_WHAT YOU NEED TO DO_
Your task is to quote, unchanged, only the lines from the one with "add(loop_hole.sketch, mode=Mode.SUBTRACT)" through the one with "import math", both ends included.

_SUPPLIED INFORMATION_
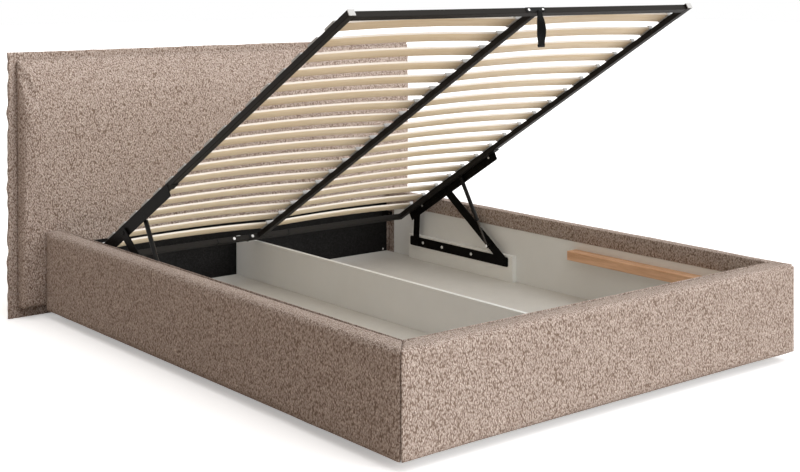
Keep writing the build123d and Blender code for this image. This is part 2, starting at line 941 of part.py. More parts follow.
# Bolts in the lower eyes, each with a domed nut on the inner side
with BuildPart() as strut_nut_right:
    turned(
        strut_foot_open,
        [
            (eye_face - strut_nut_height, strut_nut_radius),
            (eye_face, strut_pin_radius - press_clearance),
            (eye_face + strut_eye_thickness, 0),
        ],
    )
    nut_rim = strut_nut_right.edges().filter_by(GeomType.CIRCLE).sort_by(Axis.X)[0]
    fillet(nut_rim, strut_nut_height / 2)
strut_nut_right.part.label = "strut_nut_right"

with BuildPart() as strut_nut_left:
    mirror(strut_nut_right.part, about=Plane.YZ)
strut_nut_left.part.label = "strut_nut_left"

# Slats: bowed strips of plywood in two banks, from the centre beam to the side tubes
slat_outer_end = deck_half_width - slat_end_inset
slat_bottom = tube_height + holder_floor
slat_pitch = (deck_length - slat_first - slat_last_gap) / (slat_count - 1)
slat_lines = [slat_first + slat_pitch * number for number in range(slat_count)]
slat_planes = [
    Plane(origin=deck_point(0, line, 0), x_dir=(1, 0, 0), z_dir=-deck.y_dir)
    for line in slat_lines
]


def slat_outline(spare=0.0):
    """Section of a bowed slat, or of the space for it with some clearance all round."""
    start = slat_inner_end - spare
    end = slat_outer_end + spare
    middle = (start + end) / 2
    bottom = slat_bottom - spare
    top = slat_bottom + slat_thickness + spare
    with BuildLine(Plane.XY) as outline:
        ThreePointArc((start, bottom), (middle, bottom + slat_crown), (end, bottom))
        Line((end, bottom), (end, top))
        ThreePointArc((end, top), (middle, top + slat_crown), (start, top))
        Line((start, top), (start, bottom))
    make_face(outline.edges())


with BuildPart() as slats_right:
    with BuildSketch(*slat_planes):
        slat_outline()
    extrude(amount=slat_width / 2, both=True)
slats_right.part.label = "slats_right"

with BuildPart() as slats_left:
    mirror(slats_right.part, about=Plane.YZ)
slats_left.part.label = "slats_left"

holder_width = slat_width + 2 * (slat_clearance + holder_wall)


def holder_blocks(x_range):
    """One closed block for each slat, seated on the tube, with rounded upright edges."""
    for line in slat_lines:
        deck_block(
            x_range,
            (line - holder_width / 2, line + holder_width / 2),
            (tube_height, tube_height + holder_height),
        )


with BuildPart(deck) as side_holders_right:
    holder_blocks((tube_inner - holder_overhang, slat_outer_end + holder_outset))
    fillet(side_holders_right.edges().filter_by(Axis(deck.origin, deck.z_dir)), holder_corner)
    with BuildSketch(*slat_planes):
        slat_outline(slat_clearance)
    extrude(amount=slat_width / 2 + slat_clearance, both=True, mode=Mode.SUBTRACT)
side_holders_right.part.label = "side_holders_right"

with BuildPart() as side_holders_left:
    mirror(side_holders_right.part, about=Plane.YZ)
side_holders_left.part.label = "side_holders_left"

with BuildPart(deck) as centre_holders:
    holder_blocks((-holder_centre_reach, holder_centre_reach))
    fillet(centre_holders.edges().filter_by(Axis(deck.origin, deck.z_dir)), holder_corner)
    with BuildSketch(*slat_planes):
        slat_outline(slat_clearance)
        mirror(about=Plane.YZ)
    extrude(amount=slat_width / 2 + slat_clearance, both=True, mode=Mode.SUBTRACT)
centre_holders.part.label = "centre_holders"

# Pull strap: a plate with a hinge pin on the foot tube, and a loop of webbing that hangs from it
strap_axis_down = deck_length + strap_plate_thickness + strap_pin_offset
strap_middle = tube_height / 2
ear_start = strap_width / 2 + strap_gap
with BuildPart(deck) as strap_plate:
    deck_block(
        (
            strap_plate_centre - strap_plate_width / 2,
            strap_plate_centre + strap_plate_width / 2,
        ),
        (deck_length, deck_length + strap_plate_thickness),
        (strap_middle - strap_plate_height / 2, strap_middle + strap_plate_height / 2),
    )
    fillet(
        strap_plate.edges().filter_by(Axis(deck.origin, deck.y_dir)), strap_plate_corner
    )
    for side in (-1, 1):
        ear_range = sorted(
            (
                strap_centre + side * ear_start,
                strap_centre + side * (ear_start + strap_ear_thickness),
            )
        )
        deck_block(
            ear_range,
            (deck_length + strap_plate_thickness, strap_axis_down + strap_pin_radius),
            (strap_pin_height - strap_pin_radius, strap_pin_height + strap_pin_radius),
        )
    with Locations(Location((strap_centre, -strap_axis_down, strap_pin_height), (0, 90, 0))):
        Cylinder(strap_pin_radius, 2 * ear_start)
strap_plate.part.label = "strap_plate"

with BuildPart(deck) as strap_screws:
    for side in (-1, 1):
        seat = (
            strap_plate_centre + side * strap_screw_spacing / 2,
            -deck_length - strap_plate_thickness,
            strap_middle,
        )
        with Locations(Plane(origin=seat, z_dir=(0, -1, 0))):
            Cylinder(
                screw_head_radius,
                screw_head_height,
                align=(Align.CENTER, Align.CENTER, Align.MIN),
            )
strap_screws.part.label = "strap_screws"

# The loop hangs straight down: an eye round the pin, two legs and a rounded lower end
strap_pivot = deck_point(strap_centre, strap_axis_down, strap_pin_height)
strap_eye = strap_pin_radius + strap_gap
with BuildPart() as strap:
    hanging = Plane(
        origin=(strap_centre - strap_width / 2, strap_pivot.Y, strap_pivot.Z),
        x_dir=(0, 1, 0),
        z_dir=(1, 0, 0),
    )
    with BuildSketch(hanging):
        low = strap_loop_radius - strap_length
        with BuildSketch(mode=Mode.PRIVATE) as loop_face:
            Circle(strap_eye + strap_thickness)
            with Locations((0, low)):
                Circle(strap_loop_radius)
            make_hull()
        with BuildSketch(mode=Mode.PRIVATE) as loop_hole:
            with Locations((0, low)):
                Circle(strap_loop_radius - strap_thickness)
            with Locations((0, -strap_eye - 2 * strap_thickness)):
                Circle(strap_gap)
            make_hull()
        add(loop_face.sketch)
        add(loop_hole.sketch, mode=Mode.SUBTRACT)
        Circle(strap_eye, mode=Mode.SUBTRACT)
    extrude(amount=strap_width)
strap.part.label = "strap"

pieces = [
    headboard_panel, headboard_flange, headboard_cushion,
    side_rail_right, side_rail_left, foot_rail,
    side_board_right, side_board_left, foot_board,
    floor_bearers, glides, floor_right, floor_left, divider, head_panel,
    bracket_right, bracket_left, panel_screws, batten_right, batten_left,
    mount_board_right, mount_board_left, base_bar_right, base_bar_left,
    base_screws, base_rivets, rear_link_right, rear_link_left,
    front_link_right, front_link_left,
    side_tube_right, side_tube_left, foot_tube, head_tube, tube_collars, centre_beam,
    tube_plugs, frame_bolts, deck_plate_right, deck_plate_left, plate_screws, deck_rivets,
    strut_pins, strut_body_right, strut_body_left, strut_rod_right, strut_rod_left,
    strut_nut_right, strut_nut_left, slats_right, slats_left,
    side_holders_right, side_holders_left, centre_holders,
    strap_plate, strap_screws, strap,
]

os.makedirs("parts", exist_ok=True)
for piece in pieces:
    export_step(piece.part, f"parts/{piece.part.label}.step")
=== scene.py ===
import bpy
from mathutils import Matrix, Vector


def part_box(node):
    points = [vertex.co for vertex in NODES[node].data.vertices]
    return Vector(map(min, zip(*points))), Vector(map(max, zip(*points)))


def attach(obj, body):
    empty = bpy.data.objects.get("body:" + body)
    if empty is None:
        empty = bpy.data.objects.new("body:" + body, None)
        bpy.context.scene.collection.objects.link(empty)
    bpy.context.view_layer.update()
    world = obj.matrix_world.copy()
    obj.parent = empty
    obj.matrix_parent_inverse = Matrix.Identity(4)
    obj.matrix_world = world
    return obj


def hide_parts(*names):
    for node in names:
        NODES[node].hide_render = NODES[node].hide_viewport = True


bl_info = {
    "name": "Upholstered storage bed",
    "version": (1, 0, 0),
    "blender": (4, 5, 0),
    "location": "3D Viewport > Sidebar > Bed",
    "description": "Dresses the solid model of a storage bed in padding, fabric, wood and metal",
    "category": "Object",
}

import math

import bmesh
import bpy
from mathutils import Vector, noise

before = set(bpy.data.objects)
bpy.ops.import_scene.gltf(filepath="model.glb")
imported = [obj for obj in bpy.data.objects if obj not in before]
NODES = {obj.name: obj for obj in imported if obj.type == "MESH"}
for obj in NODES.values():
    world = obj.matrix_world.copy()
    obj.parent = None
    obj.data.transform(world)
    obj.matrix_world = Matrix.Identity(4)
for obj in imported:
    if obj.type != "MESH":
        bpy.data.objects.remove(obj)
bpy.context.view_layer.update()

# the lowest edge of the head tube, and the slope of the raised deck
DECK_ORIGIN = (0.0, 0.85636, 0.22019)
DECK_TILT = math.radians(31.32)
# each side's name, and its sign along X
SIDES = (("right", 1), ("left", -1))


def clean_box(name):
    """The low and the high corner of a node's box, to a hundredth of a millimetre."""
    return [[round(v, 5) for v in corner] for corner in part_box(name)]


# settings


def colour(name, description, default):
    return bpy.props.FloatVectorProperty(
        name=name, description=description, default=default,
        size=3, min=0.0, max=1.0, subtype="COLOR",
    )


def length(name, description, default):
    return bpy.props.FloatProperty(
        name=name, description=description, default=default,
        min=0.0, subtype="DISTANCE", unit="LENGTH",
    )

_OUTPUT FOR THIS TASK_
        add(loop_hole.sketch, mode=Mode.SUBTRACT)
        Circle(strap_eye, mode=Mode.SUBTRACT)
    extrude(amount=strap_width)
strap.part.label = "strap"

pieces = [
    headboard_panel, headboard_flange, headboard_cushion,
    side_rail_right, side_rail_left, foot_rail,
    side_board_right, side_board_left, foot_board,
    floor_bearers, glides, floor_right, floor_left, divider, head_panel,
    bracket_right, bracket_left, panel_screws, batten_right, batten_left,
    mount_board_right, mount_board_left, base_bar_right, base_bar_left,
    base_screws, base_rivets, rear_link_right, rear_link_left,
    front_link_right, front_link_left,
    side_tube_right, side_tube_left, foot_tube, head_tube, tube_collars, centre_beam,
    tube_plugs, frame_bolts, deck_plate_right, deck_plate_left, plate_screws, deck_rivets,
    strut_pins, strut_body_right, strut_body_left, strut_rod_right, strut_rod_left,
    strut_nut_right, strut_nut_left, slats_right, slats_left,
    side_holders_right, side_holders_left, centre_holders,
    strap_plate, strap_screws, strap,
]

os.makedirs("parts", exist_ok=True)
for piece in pieces:
    export_step(piece.part, f"parts/{piece.part.label}.step")
=== scene.py ===
import bpy
from mathutils import Matrix, Vector


def part_box(node):
    points = [vertex.co for vertex in NODES[node].data.vertices]
    return Vector(map(min, zip(*points))), Vector(map(max, zip(*points)))


def attach(obj, body):
    empty = bpy.data.objects.get("body:" + body)
    if empty is None:
        empty = bpy.data.objects.new("body:" + body, None)
        bpy.context.scene.collection.objects.link(empty)
    bpy.context.view_layer.update()
    world = obj.matrix_world.copy()
    obj.parent = empty
    obj.matrix_parent_inverse = Matrix.Identity(4)
    obj.matrix_world = world
    return obj


def hide_parts(*names):
    for node in names:
        NODES[node].hide_render = NODES[node].hide_viewport = True


bl_info = {
    "name": "Upholstered storage bed",
    "version": (1, 0, 0),
    "blender": (4, 5, 0),
    "location": "3D Viewport > Sidebar > Bed",
    "description": "Dresses the solid model of a storage bed in padding, fabric, wood and metal",
    "category": "Object",
}

import math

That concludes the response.